The cattle business is part of the ‘retirement’ strategy for the Armstrongs
Darrell Armstrong is the third generation in the tire business and when his son Derek was headed off to college, Derek’s mother Jeanie told him he could do anything he wanted, except the tire business.
Derek attended Crowder College in Neosho, Mo., and then graduated from Arkansas Tech with a business degree. He played baseball through college and during his senior year he interned with Tyson.
While home on a break during his senior year, he ran into a local banking executive and while discussing baseball, the executive asked if he was interested in a banking career. Nearly 12 years later, Derek is senior vice president of agricultural lending for Legacy National Bank in Springdale, Ark.
Another generations long tradition in the Armstrong family is raising cattle. Derek and Darrell work together managing a registered Red Angus operation.
“It’s fun working together, but sometimes he zigs when I zag,” Derek said with a smile.
Darrell stepped in and said, “Fortunately, we always end up at the same place.”

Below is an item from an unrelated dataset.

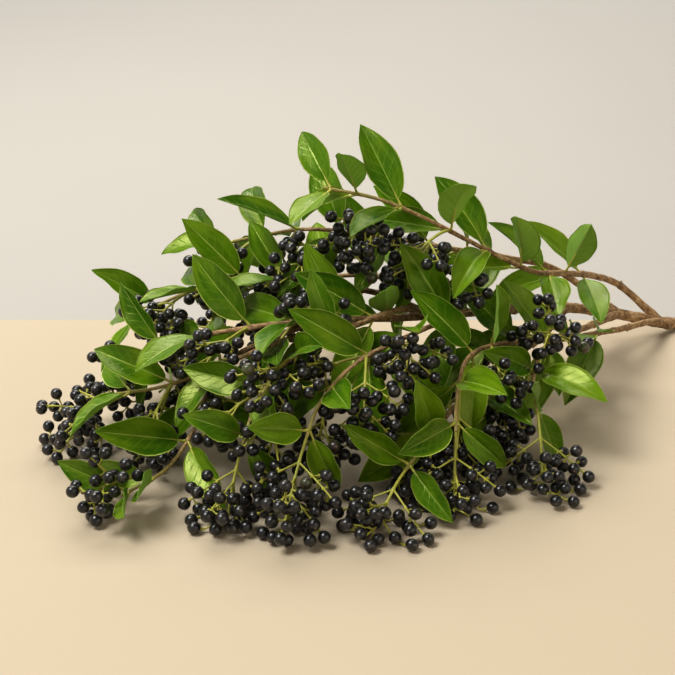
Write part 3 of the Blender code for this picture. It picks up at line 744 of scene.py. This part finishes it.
def add_berry(shape, stalks, berry, number):
    """A berry, its small rim and its own short stalk."""
    rng = random.Random(90000 + number)
    way = unit(berry.centre - berry.foot)
    first = unit(np.cross(way, (0.31, 0.87, 0.38)))
    second = np.cross(way, first)
    angles = angles_round(BERRY_SIDES) + rng.uniform(0, math.pi)
    size = rng.uniform(0.95, 1.03)
    oval = 1 + 0.03 * np.cos(2 * angles)
    rings = (BERRY_RADII[:, None] * oval)[..., None] * circle(first, second, angles)[None] * size
    points = rings + (BERRY_HEIGHTS * size)[:, None, None] * way + berry.centre
    keep_above(points, 0.05)
    ripe = 1.0 if rng.random() > UNRIPE else rng.uniform(0.2, 0.7)
    shape.add(
        points, grid_faces(len(BERRY_RADII), BERRY_SIDES, wrap=True),
        across=np.tile(np.cos(angles), len(BERRY_RADII)), along=np.repeat(BERRY_HEIGHTS / 4, BERRY_SIDES),
        tint=rng.random(), age=ripe,
    )
    top = berry.centre - way * BERRY_FOOT * size
    middle = (berry.foot + top) / 2 + np.array([rng.uniform(-0.3, 0.3), rng.uniform(-0.3, 0.3), -0.25])
    line = smooth([berry.foot, middle, top], 1.1)
    if len(line) < 4:
        line = np.array([berry.foot * (1 - k) + top * k for k in (0, 0.33, 0.67, 1)])
    radii = np.full(len(line), 0.46)
    radii[[0, -2, -1]] = (0.62, 0.62, 1.0)
    add_tube(stalks, line, radii, 6, rng.uniform(0.0, 0.35), tint=rng.random())
    add_tube(stalks, top + way * RIM_STEPS, RIM_RADII, 8, 0.55, tint=rng.random())


def add_stalks(shape, spray):
    """The spray's own stalk and its branchlets, with a swelling wherever something leaves them."""
    rng = np.random.default_rng(60 + spray.number)
    line = spray.line
    radii = np.linspace(1.0 if spray.form is END_SPRAY else 1.05, 0.62, len(line))
    at = np.arange(len(line))
    for branchlet in spray.branchlets:
        index = lengths(line - branchlet.line[0]).argmin()
        radii = radii * (1 + 0.22 * hump(at, index, 0.7))
    if spray.seat:
        radii = radii + 0.5 * np.exp(-at / 2.0)
    bumps = noise_along(rng, len(line), STALK_SIDES, 0.05, 2)
    age = np.linspace(0.35, 0.05, len(line))
    add_tube(shape, line, radii, STALK_SIDES, age, tint=rng.random(), bumps=bumps)
    for branchlet in spray.branchlets:
        if len(branchlet.line) < 3:
            continue
        fine = smooth(branchlet.line, 1.6)
        radii = np.linspace(0.68, 0.52, len(fine))
        radii[:2] = (0.95, 0.8)
        near = np.arange(len(fine))
        for berry in branchlet.berries[1:]:
            index = lengths(fine - berry.foot).argmin()
            radii = radii * (1 + 0.3 * hump(near, index, 0.6))
        add_tube(shape, fine, radii, 7, rng.uniform(0.0, 0.25), tint=rng.random())


# Materials. Colours are linear, and the scales of the patterns are counted in a metre.

class Graph:
    """The nodes of a material or of the world."""

    def __init__(self, owner):
        owner.use_nodes = True
        self.owner = owner
        self.nodes = owner.node_tree.nodes

    def put(self, socket, value):
        if isinstance(value, bpy.types.NodeSocket):
            self.owner.node_tree.links.new(value, socket)
        else:
            socket.default_value = value

    def fill(self, node, **inputs):
        """Sets inputs of the node by their names, with _ for a space."""
        for name, value in inputs.items():
            self.put(node.inputs[name.replace("_", " ")], value)
        return node

    def node(self, kind, **inputs):
        return self.fill(self.nodes.new("ShaderNode" + kind), **inputs)

    def surface(self, **inputs):
        self.fill(self.nodes["Principled BSDF"], **inputs)
        return self.owner

    def blended(self, share, other):
        """The surface, with a share of another shader in it, as what the material shows."""
        mix = self.node("MixShader", Fac=share)
        self.put(mix.inputs[1], self.nodes["Principled BSDF"].outputs[0])
        self.put(mix.inputs[2], other.outputs[0])
        self.fill(self.nodes["Material Output"], Surface=mix.outputs[0])
        return self.owner

    def value(self, name):
        node = self.node("Attribute")
        node.attribute_name = name
        return node.outputs["Fac"]

    def place(self, kind="Object"):
        return self.node("TexCoord").outputs[kind]

    def math(self, operation, *values):
        node = self.node("Math")
        node.operation = operation
        for socket, value in zip(node.inputs, values):
            self.put(socket, value)
        return node.outputs[0]

    def times(self, a, b):
        return self.math("MULTIPLY", a, b)

    def plus(self, a, b):
        return self.math("ADD", a, b)

    def minus(self, a, b):
        return self.math("SUBTRACT", a, b)

    def ramp(self, factor, *stops):
        node = self.node("ValToRGB", Fac=factor)
        elements = node.color_ramp.elements
        for element, (position, color) in zip(elements, (stops[0], stops[-1])):
            element.position = position
            element.color = (*color, 1)
        for position, color in stops[1:-1]:
            elements.new(position).color = (*color, 1)
        return node.outputs[0]

    def mix(self, share, a, b):
        node = self.node("Mix")
        node.data_type = "RGBA"
        for index, value in ((0, share), (6, a), (7, b)):
            self.put(node.inputs[index], (*value, 1) if isinstance(value, tuple) else value)
        return node.outputs[2]

    def layers(self, base, *layers):
        """The base with colours over it, each as (colour, mask, how much of it shows where the mask is 1)."""
        for color, mask, share in layers:
            base = self.mix(self.times(mask, share), base, color)
        return base

    def spread(self, value, low, high, to_low=0.0, to_high=1.0):
        """The value brought smoothly from one range to another."""
        node = self.node("MapRange")
        node.interpolation_type = "SMOOTHSTEP"
        for socket, number in zip(node.inputs, (value, low, high, to_low, to_high)):
            self.put(socket, number)
        return node.outputs[0]

    def noise(self, scale, detail=3.0, roughness=0.55):
        node = self.node("TexNoise", Vector=self.place(), Scale=scale, Detail=detail, Roughness=roughness)
        return node.outputs["Fac"]

    def streaks(self, across, along):
        """Noise drawn out down each blade or stem, and different from one to the next."""
        place = self.node(
            "CombineXYZ", X=self.times(self.value("across"), across),
            Y=self.times(self.value("along"), along), Z=self.times(self.value("tint"), 90.0),
        )
        return self.node("TexNoise", Vector=place.outputs[0], Scale=1.0, Detail=3.0).outputs["Fac"]

    def bump(self, height, strength, distance):
        return self.node("Bump", Strength=strength, Distance=distance, Height=height).outputs[0]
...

Darrell credits his father who taught him about work ethic, a trait he instilled in his children. Darrell switched from Hereford to Red Angus in 2000 due to their calm disposition, solid color face, heat tolerance and mothering ability. As proof, the Armstrongs cite cows that will nurse multiple calves and are calm enough to allow easy ear tagging and weighing after birth, steps that are critical for a registered operation.
“They have even licked my ear while I work on their newborns,” Derek said.
The Armstrong’s operation focuses on selling bulls to commercial breeders, but they do sell some heifers.
Derek and Darrell’s standards are high, resulting in culling roughly 50 percent of their bull calves. The bulls are developed at home until yearlings. Then the top 25 percent are sent to the Red Alliance bull test, which extensively test data such as average daily gain, weight per day of age, and carcass data scans. Those qualifying for the program are sold in their annual sale. This allows the very best bulls the opportunity to capture premium prices.
“The future of our herd is improving the females based on performance,” Derek said. “Our customers get paid by the pound, so we need to produce bulls that have a higher probability of siring calves that weigh more at weaning.”
The Armstrongs utalize AI and synchronized breeding cycles. Last year, 84 percent of the cows and 100 percent of the heifers came into heat as planned. AI conception rates range from 65 to 75 percent, with one natural service bull to complete the breeding process. That bull was bought according to his genetics, EPDs and performance in comparison to that of his contemporaries.
The Armstrongs also prefer fall calving because the calves have time to develop before facing cold winter weather and because bulls are then 18 months old when sold at the Red Alliance sale.
Culling criteria for animals is strict and improving. They are culled first by soundness and temperament, then by performance, which includes weaning and yearling weights.
“I believe one of the most important technological advances has been in the availability of quick access to information on genetics and performance. EPDs and other data help, but actual performance provides the best standard,” Derek explained.
Armstrong Red Angus has experimented with flushing embryos in their top two proven cows and implanting the embryos in commercial cows. The results convinced Derek and it was the beginning step in a successful ET program and developing a premium recipient cow herd.
Through the years, Darrell’s role has shifted. Kelsey, Derek’s wife, who is a kindergarten teacher in Springdale, is considered by Darrell to be their best herdsman. Consequently, Darrell often manages his two grandsons, Ayden (6) and Tate (4), so Kelsey and Derek can work the herd.
“Kelsey is the daughter of a respected local cattleman and knows how to handle cattle.,” Derek said.
Kelsey is no stranger to hard work either and is a National Board Certified Teacher.
“Our agricultural life is a small business, not a hobby,” Derek said. “It is part of our long-term financial goals towards retirement, but it is work that can involve time spent with my family. We are busy people, but ‘working’ by checking cows with my sons and wife can be the most rewarding ‘work’ I do.”
Derek also said that his father never pressured him into following his passions, and he follows that same example with his sons.
“My dad played college football, I chose baseball,” Derek said. “While our boys enjoy being around the farm, hunting, fishing, and are showing an interest in athletics, we do not want to pressure them into following our passions. They will be free to pursue whatever they desire.”